Stocks Slip Further in October as Yields Continue to Press Higher
- The first month of the fourth quarter started on a down note as recent equity weakness continued. Stocks dropped for the third straight month in October.
- The VIX Index, a measure of stock market volatility, moved to its highest level since March during the month, hitting 22 on an intraday basis. It closed October at just over 18.
- The FOMC concluded a meeting on November 1 and as expected, it left policy rates unchanged. Monetary conditions have tightened as rates have moved higher in the market and the Fed was able to pause at this meeting.
- The increase in yields put pressure on bond returns in October. The yield on the 10-year U.S. Treasury hit 5% intraday for the first time since 2007 and bond returns continued to struggle in October. The 10-year closed October at 4.88% after ending September at 4.59%.
- The economy remained resilient. The first reading of Q3 GDP was reported late in October and came in at a 4.9% annualized growth rate. Hiring activity was also strong during the month as rate hikes have yet to cause significant weakness in the job market.
- Also on a positive note, corporate earnings are improving, and earnings are expected to grow in calendar years 2023 and 2024.
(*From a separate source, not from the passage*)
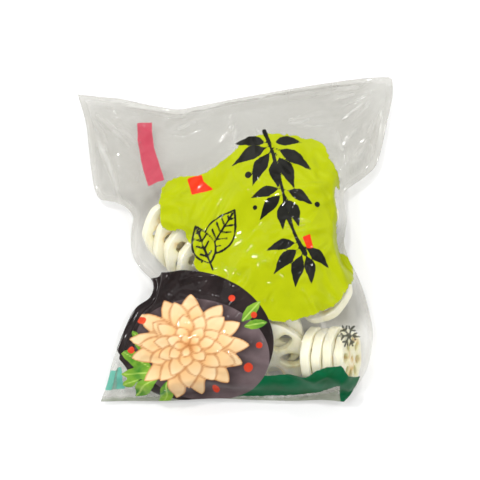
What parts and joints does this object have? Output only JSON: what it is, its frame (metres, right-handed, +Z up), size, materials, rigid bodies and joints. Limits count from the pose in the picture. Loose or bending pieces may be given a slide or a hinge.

The strong early summer for stocks gave way to late-summer weakness, and that weakness continued into the fall. For the third straight month, broad equity indices moved lower. Declines were widespread, but small-caps came under particular pressure and in the large-cap space, value had larger declines than growth. International stocks fell as well. See Table 1 for equity results for October and YTD.
|S&P 500 Equal Weight||-4.08%||-2.36%|
|MSCI ACWI ex U.S.||-4.13%||0.99%|
|MSCI Emerging Mkts Net||-3.89%||-2.14%|
As the table shows, declines in October pushed the S&P 500 Equal Weight Index, the Russell 2000 Index, and the MSCI Emerging Markets Index into negative territory on a year-to-date basis. Comparing and contrasting the S&P 500 Index with its equal-weighted counterpart provides important insight into this market.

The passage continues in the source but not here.